Many officials and analysts argue that this made the countries vulnerable to Russian aggression—Georgia in 2008 and Ukraine in 2014 and during the recent full-scale invasion. As Russia attacked countries lacking the protection of NATO's collective defense doctrine, which considers an attack on one ally an attack on all, some NATO members still doubt Ukraine's readiness to join the Alliance. They point out that Kyiv still has a long way to go in reforming its army and addressing the chronic corruption issue.

Regardless of whether Ukraine's aspirations for membership are approved, Ukrainian officials expect Western countries to provide security commitments urgently and promptly. These security guarantees can also serve as a deterrent against any future major acts of aggression by Russia.

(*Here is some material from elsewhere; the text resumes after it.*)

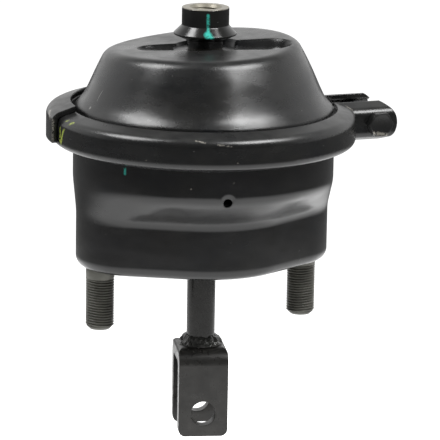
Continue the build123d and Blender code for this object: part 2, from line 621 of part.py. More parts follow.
def clevis():
    """Forged fork with its two bends, cut to the fork's front view and bored for rod and pin."""
    span, gap, width = CLEVIS_HALF_SPAN, CLEVIS_HALF_GAP, CLEVIS_HALF_WIDTH
    top, low, inside = CLEVIS_TOP_Z, CLEVIS_BOTTOM_Z, CLEVIS_TOP_Z - CLEVIS_BASE
    side = profile([(-span, low, 0), (-span, top, CLEVIS_BEND_R), (span, top, CLEVIS_BEND_R), (span, low, 0),
                    (gap, low, 0), (gap, inside, CLEVIS_INSIDE_R), (-gap, inside, CLEVIS_INSIDE_R), (-gap, low, 0)])
    fork = extrude(side, width, both=True)
    front = profile([(-width, low, 0), (-width, top, CLEVIS_TOP_CORNER_R), (width, top, CLEVIS_TOP_CORNER_R),
                     (width, low, 0)])
    front = fillet(front.vertices().group_by(Axis.Z)[0], CLEVIS_FOOT_R)
    fork &= extrude(front, 2 * span, both=True).rotate(Axis.Z, 90)
    fork -= Pos(0, 0, top) * Cylinder(ROD_R + SEAT_GAP, THROUGH)
    fork -= Pos(0, 0, PIN_Z) * Cylinder(PIN_R, THROUGH, rotation=(0, 90, 0))
    return fork.rotate(Axis.Z, CLEVIS_AZIMUTH)


def clevis_weld():
    inner = ROD_R + SEAT_GAP
    base = CLEVIS_TOP_Z + SEAT_GAP
    inset, height, radius = WELD_SHOULDER
    return turned([(inner, base, 0), (WELD_R, base, 0), (WELD_R - inset, base + height, radius),
                   (inner + WELD_TOP_WIDTH, WELD_TOP_Z, 0), (inner, WELD_TOP_Z, 0)])


NODES = {
    "pressure_housing": pressure_housing,
    "inlet_boss": inlet_boss,
    "boss_weld": boss_weld,
    "clamp_band_front": clamp_band_front,
    "clamp_band_rear": clamp_band_rear,
    "clamp_bolt": clamp_bolt,
    "clamp_nut": clamp_nut,
    "diaphragm": diaphragm,
    "push_plate": push_plate,
    "plate_weld": plate_weld,
    "push_rod": push_rod,
    "return_spring": return_spring,
    "non_pressure_housing": non_pressure_housing,
    "reinforcement_plate": reinforcement_plate,
    "mounting_stud_left": lambda: stud_solid(-1),
    "mounting_stud_right": lambda: stud_solid(1),
    "rod_guide": rod_guide,
    "dust_seal": dust_seal,
    "seal_retainer": seal_retainer,
    "clevis": clevis,
    "clevis_weld": clevis_weld,
}

for name, make in NODES.items():
    piece = make()
    export_step(piece, f"parts/{name}.step")
    solids = piece.solids()
    print(name, len(solids), round(sum(s.volume for s in solids), 1), flush=True)
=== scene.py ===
import math

import bmesh
import bpy
from mathutils import Matrix, Vector
from mathutils.noise import fractal


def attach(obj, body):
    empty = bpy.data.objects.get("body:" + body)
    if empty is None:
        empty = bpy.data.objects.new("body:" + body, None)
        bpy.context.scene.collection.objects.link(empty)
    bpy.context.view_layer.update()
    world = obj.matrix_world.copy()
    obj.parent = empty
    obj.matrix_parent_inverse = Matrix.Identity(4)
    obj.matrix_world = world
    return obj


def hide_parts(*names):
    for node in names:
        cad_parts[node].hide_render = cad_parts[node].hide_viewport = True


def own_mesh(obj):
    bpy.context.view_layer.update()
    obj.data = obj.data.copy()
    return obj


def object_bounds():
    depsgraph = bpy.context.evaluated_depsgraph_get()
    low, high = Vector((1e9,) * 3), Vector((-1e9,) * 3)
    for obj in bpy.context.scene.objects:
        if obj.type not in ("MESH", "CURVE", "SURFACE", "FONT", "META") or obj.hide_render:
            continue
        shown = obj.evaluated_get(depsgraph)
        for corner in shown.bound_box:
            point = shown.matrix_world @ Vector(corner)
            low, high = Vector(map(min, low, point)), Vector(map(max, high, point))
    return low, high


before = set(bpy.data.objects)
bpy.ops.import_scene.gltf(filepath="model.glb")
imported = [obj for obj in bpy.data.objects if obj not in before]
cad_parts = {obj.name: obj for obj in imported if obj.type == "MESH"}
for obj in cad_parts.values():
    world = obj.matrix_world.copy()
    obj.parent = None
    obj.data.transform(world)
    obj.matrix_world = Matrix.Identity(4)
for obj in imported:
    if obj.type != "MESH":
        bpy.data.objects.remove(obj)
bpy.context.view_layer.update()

# Everything is in metres in the part's own frame: origin at the centre of the mounting face,
# +Z towards the air port, +X along the stud line, -Y towards the vent hole.
MM = 0.001

# Camera, from the photograph's perspective
CAMERA_AT = Vector((-0.73543, -1.96914, 0.49921))
CAMERA_RIGHT = Vector((0.93621063, -0.35105239, 0.01648841))
CAMERA_UP = Vector((0.06250975, 0.21250703, 0.97515809))
CAMERA_LENS = 313.86
CAMERA_SHIFT_X = -0.0027
TOWARDS_CAMERA = math.atan2(CAMERA_AT.y, CAMERA_AT.x)

# The room. White objects behind the part are mirrored in it, and a dim room is in front of it.
ROOM_LEVEL = 0.17                # share of white
BACKDROP_SIDE = (0.45, -0.15)    # from none to full, as cosine to the camera's direction
BACKDROP_HEIGHT = (0.75, 0.45)   # from none to full, as sine of the elevation
WORLD_FILL = 0.5
LAMP_TARGET = Vector((0, 0, 90 * MM))
LAMP_DISTANCE = 1.3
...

According to diplomats, the details of the security package have not yet been determined. However, U.S. and NATO officials have described new proposals for bilateral or multilateral agreements as defense pacts or security memorandums with Ukraine.

In the Vilnius declaration, allies must find formulations that would not grant Russia a "veto" on membership, says former NATO Assistant Secretary-General for Defense Investment Kamel Grand, who now serves as a political staffer at the European Council on International Relations.

Ukraine's NATO membership

Ukraine aims to receive a political decision in support of its accession after the war at the NATO summit in Vilnius. Ukrainian President Volodymyr Zelenskyy believes the country has all the grounds for it.

The Ukrainian leader has emphasized that the Alliance's decision to support Ukraine's membership would motivate Ukrainian soldiers more.

However, the White House has stated that Ukraine must meet specific requirements for NATO membership and implement a series of reforms.